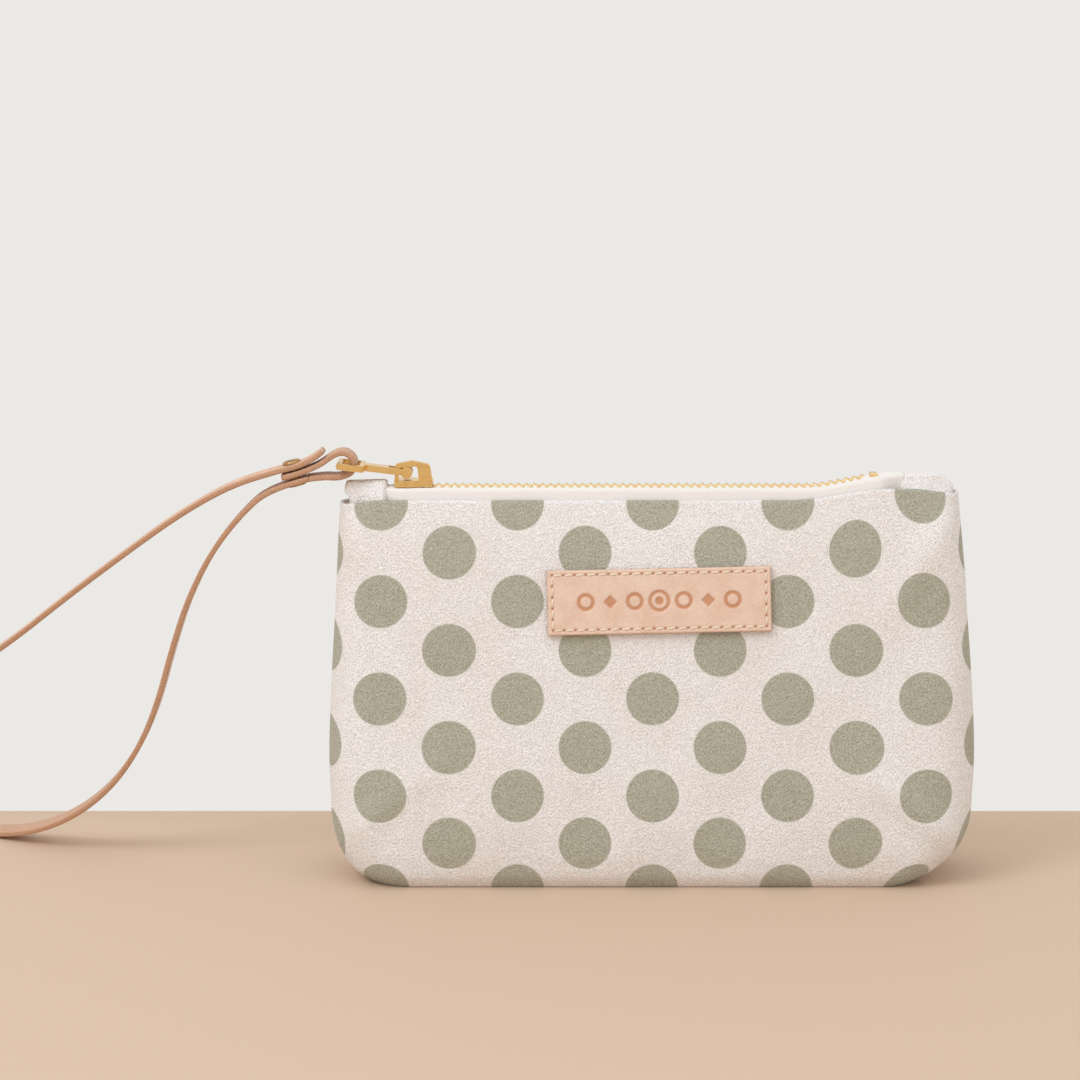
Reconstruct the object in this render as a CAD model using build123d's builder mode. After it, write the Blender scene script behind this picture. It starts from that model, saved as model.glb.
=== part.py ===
from build123d import *
from math import cos, radians, sin, tan
import os

# Zippered canvas pouch with a leather label and a leather wrist strap, in millimetres.
# Origin: middle of the base, on the surface that the pouch stands on.
# +X runs along the zipper, +Y to the back panel, +Z up. The slider rests at the -X end.

# ---------------------------------------------------------------- driving dimensions
half_length = 100.0      # widest half length of the body
half_depth = 22.0        # deepest half depth of the body, just above the base
canvas = 0.9             # thickness of the printed canvas
lining = 0.5             # thickness of the cotton lining
lining_gap = 1.7         # from the canvas's outer face to the lining's outer face
top_edge = 121.0         # height of the folded canvas edge beside the zipper
chain_z = 124.0          # height of the middle of the zipper chain
tape = 0.55              # thickness of the woven zipper tape
bead_radius = 0.7        # corded edge of the tape
bead_y = 1.3             # its distance from the middle of the chain
tooth_pitch = 2.5        # pitch of the teeth on one tape
tooth_width = 1.15
tooth_half_height = 1.1
tooth_reach = 0.55       # how far a tooth crosses the middle
tooth_root = 2.6         # how far a tooth reaches out over the tape
strap_width = 9.0
strap_thickness = 1.7
strap_lean = 13.7        # slope of the riveted stack, in degrees
clear = 0.1              # between soft pieces that lie against each other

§

Scan the listing above for the word "from" and copy every line that holds it.

Reconstruct the object in this render as a CAD model using build123d's builder mode. After it, write the Blender scene script behind this picture. It starts from that model, saved as model.glb.
from build123d import *
from math import cos, radians, sin, tan
lining_gap = 1.7         # from the canvas's outer face to the lining's outer face
bead_y = 1.3             # its distance from the middle of the chain